When Chris Watson (Scott's father) was approached by this man, his suspicions were aroused. Chris had an old Honda Civic that was on its last legs and probably only worth the value of the registration fee. Mr T offered to swap the car for a dive computer. To this Chris replied "$200 cash will be fine thank you", realising that dive computers were worth upwards of $800. Mr T then left and returned later that afternoon with an offer of a microwave oven and was again told that $200 cash was the asking price.
After doing a bit of asking around, it was revealed that this man was indeed Mr T and that he was due to be sentenced for a crime that he was recently found guilty of. Within weeks of the dive computer incident he was sentenced to a term of imprisonment at Wellington's Rimitaka prison. By coincidence the same place where Scott was being held on remand.
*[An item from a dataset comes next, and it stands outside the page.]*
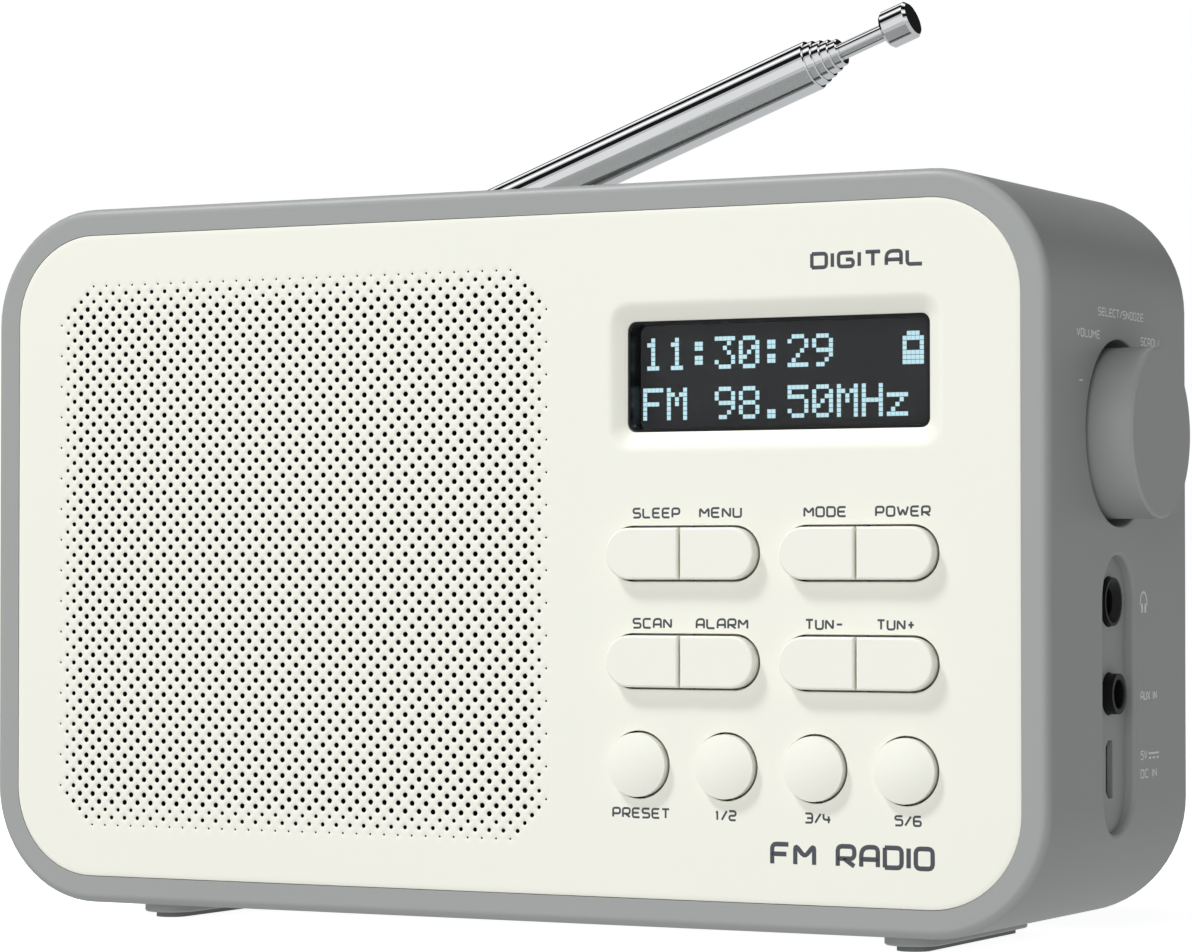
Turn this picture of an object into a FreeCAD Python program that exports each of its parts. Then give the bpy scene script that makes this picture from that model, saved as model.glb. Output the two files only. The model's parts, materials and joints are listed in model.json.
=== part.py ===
import FreeCAD, Part
import math
import os
import re
import Sketcher

# Tabletop radio: a moulded case with a perforated front panel, a speaker, a display,
# twelve push buttons, a push-and-turn knob and a telescopic antenna.
# Working axes: X to the right seen from the front, Y to the rear from the front face,
# Z up from the middle of the front face. FRAME moves them to the frame of the part,
# whose origin lies under the middle of the whole radio, on the surface it stands on.

DIMS = {
    # case
    "caseWidth": 160, "caseHeight": 97.5, "caseDepth": 51.5, "caseCorner": 16.2, "caseWall": 2.5,
    "frontRound": 1.25, "rearRound": 1.6, "bossAway": 9, "bossRise": 39.5, "bossRadius": 4.5,
    "bossFront": 30, "coverThick": 2.5, "coverGap": 0.1, "screwHole": 1.25,
    # front panel and the ledge it sits on
    "panelWidth": 152.48, "panelHeight": 90.1, "panelCorner": 12.45, "panelThick": 2.2,
    "panelGap": 0.06, "ledgeWidth": 4, "ledgeThick": 1.8,
    # feet
    "footAway": 57.08, "footMid": 25.2, "plinthWidth": 7.65, "plinthLength": 36.7, "plinthReach": 1.67,
    "plinthRound": 0.3, "padWidth": 4.5, "padLength": 33.5, "padReach": 0.74, "padSunk": 1.0,
    # display
    "displayMid": 41.94, "displayRise": 23.2, "displayWidth": 42.3, "displayTall": 13.86,
    "displayRound": 1.2, "rimWidth": 47.7, "rimTall": 19.95, "rimRound": 3.2, "rimDeep": 1.25,
    "windowGap": 0.05, "windowAt": 1.5, "windowThick": 1.0, "flangeOver": 2.2, "collarThick": 0.3,
    "lcdDeep": 4.4, "lcdThick": 2.8, "lcdOver": 1.6, "lightThick": 1.6,
    # split pill buttons and round buttons
    "pillMid": 29.18, "pillPitch": 25, "pillDrop": 14.05, "pillLength": 22, "pillTall": 7.3,
    "pillSplit": 0.3, "roundMid": 22.7, "roundPitch": 12.65, "roundDrop": 27.55, "roundSize": 8.9,
    "domeRadius": 15, "keyGap": 0.27, "keyReach": 1.5, "keyRound": 0.35, "keyFlange": 0.8,
    "keyLip": 0.9, "keyFlangeAt": 3.2, "keyStem": 1.6, "keyStemEnd": 4.9, "keyTravel": 0.8,
    # main board
    "boardLeft": 13, "boardRight": 69.5, "boardLow": -40, "boardTop": 38, "boardAt": 9.6,
    "boardThick": 1.6, "switchSize": 6, "switchTall": 3.2, "switchKnob": 1.7, "switchNub": 0.4,
    "postRadius": 2.2, "postHole": 0.9, "postInset": 3, "postScrew": 4, "studScrew": 1.2,
    # speaker
    "speakerMid": -30.03, "clothSize": 78, "clothTall": 77, "clothAt": 2.3, "clothThick": 0.4,
    "gasketThick": 1.2, "speakerRadius": 35, "coneRadius": 28.2, "throatRadius": 12.5,
    "throatStep": 2, "rimThick": 1.2,
    "speakerDeep": 17, "coneClear": 1, "metalThick": 0.9, "coneThick": 0.5, "magnetRadius": 22.5,
    "magnetThick": 9, "domeSize": 11, "speakerHole": 1.7, "speakerHoles": 32, "speakerPost": 2.5,
    "speakerStud": 2,
    # knob, encoder and the well in the right-hand wall
    "knobY": 25, "knobZ": 15.6, "knobRadius": 11.1, "knobReach": 5.8, "knobWall": 1.5, "knobEdge": 0.3,
    "knobHub": 4.8, "knobBack": 77.3, "hubBack": 79, "hollowDeep": 83.6, "wellRadius": 12.1,
    "wellFloor": 76.5, "wellBack": 74.4, "shaftRadius": 3, "shaftStart": 68.2, "shaftEnd": 82.6,
    "bushRadius": 3.5, "bushEnd": 77.9, "bushGap": 0.05, "nutAcross": 10, "nutThick": 1.4,
    "encoderSize": 12, "encoderBack": 65.6, "encoderFace": 72, "plungerRadius": 2.4,
    "plungerThick": 1.6, "cavityRadius": 3.6, "cavityDeep": 4.8, "cavityFloor": 0.4,
    # side groove, sockets and side board
    "grooveY": 24.8, "grooveZ": -18.25, "grooveLong": 36, "grooveWide": 11.8, "grooveDeep": 1.5,
    "grooveSoft": 0.6, "softReach": 1, "grooveBack": 76.4, "phonesZ": -6.25,
    "phonesRadius": 3.15, "phonesFace": 79.2,
    "auxZ": -18.2, "auxRadius": 2.65, "auxFace": 79.95, "plugHole": 1.865, "plugDeep": 14,
    "phonesBevel": 0.9, "auxBevel": 0.15, "jackLong": 10.6, "jackWide": 8, "jackTall": 7,
    "holeGap": 0.15, "usbZ": -28, "usbLong": 7.5, "usbWide": 2.5, "usbShell": 0.3, "usbDeep": 4.4,
    "usbFace": 77.6, "usbTongue": 0.65, "usbBevel": 0.85, "sideBoardAt": 64, "sideBoardThick": 1.6,
    "sideBoardFront": 12.4, "sideBoardRear": 43, "sideBoardLow": -34, "sideBoardTop": 27,
    # rebate for the folded antenna
    "rebateLeft": -54, "rebateRight": 56, "rebateFront": 42, "rebateFloor": 38.5, "rebateWall": 2,
    # antenna, measured along its axis from the pivot
    "pivotX": -43.8, "pivotY": 46.8, "pivotZ": 43.2, "antennaAngle": 20.2, "tubeStart": 5,
    "tubeEnd": 75, "tubeStep": 1.15, "tubeRadius": 3.6, "radiusStep": 0.4, "tubeWall": 0.35,
    "tubePlug": 3, "rootStep": 1.2, "tubeRound": 0.15, "rodRadius": 1.2, "rodSlip": 0.05,
    "rodCollar": 3, "rodEnd": 88.6, "tipStart": 86.8, "tipEnd": 91.1, "tipRadius": 2.7, "tipEdge": 0.4,
    "tabThick": 3, "tabRadius": 2.8, "pinRadius": 0.9, "pinSlip": 0.05, "pinHead": 1.4,
    "pinHeadThick": 0.4, "earGap": 0.1, "earThick": 1.8, "flangeAt": 4.7, "swivelFlange": 0.8,
    "swivelFlangeRadius": 4.3, "spindleRadius": 1.5, "spindleSlip": 0.05, "spindleEnd": 12.6,
    "bushOuter": 2.3, "bushCollar": 2.95, "bushCollarThick": 1.2, "bushInner": 37.2,
    "lockNutAcross": 4.8, "lockNutThick": 2, "lockNutAt": 10.2,
    # rear cover, battery bay and its door
    "bayWidth": 103, "bayTall": 31, "bayMid": -24, "bayFront": 32.5, "bayWall": 1.5, "doorGap": 0.3,
    "doorThick": 1.6, "doorHinge": 1.2, "doorHingeY": 50.1, "doorPin": 0.8, "doorPinLong": 1.1,
    "doorPinSlip": 0.05, "notchWidth": 14, "notchTall": 6, "notchDeep": 1.4, "cellRadius": 7.05,
    "cellLong": 49.2, "cellNub": 2.6, "cellNubLong": 1.1, "cellY": 41.3, "contactThick": 0.4,
    "contactGap": 0.05, "ventWidth": 30, "ventTall": 1.6, "ventPitch": 3.4, "ventCount": 6,
    "ventLow": 2.5, "screwRadius": 1.2, "screwHead": 2.6, "screwHeadThick": 1.4, "headSink": 1.8,
    "screwLong": 9,
    # receiver and ribbon
    "receiverLeft": 20, "receiverLow": -8, "receiverWidth": 30, "receiverTall": 26,
    "receiverThick": 3.4, "ribbonWide": 14, "ribbonThick": 0.4, "ribbonDeep": 9.2, "ribbonZ": -24,
    "ribbonX": 56,
}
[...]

One would have to question as to whether Mr T would have been given a custodial sentence if he had managed to pull off the dive computer deal. After all, what better way to discredit Scott's biggest voice on the outside than to have him up on charges of receiving stolen property? The recent court case between Joe Karram and two policemen who claimed that he had discredited them is a good example of just how far the police will go to silence anyone who has the courage to speak out against them.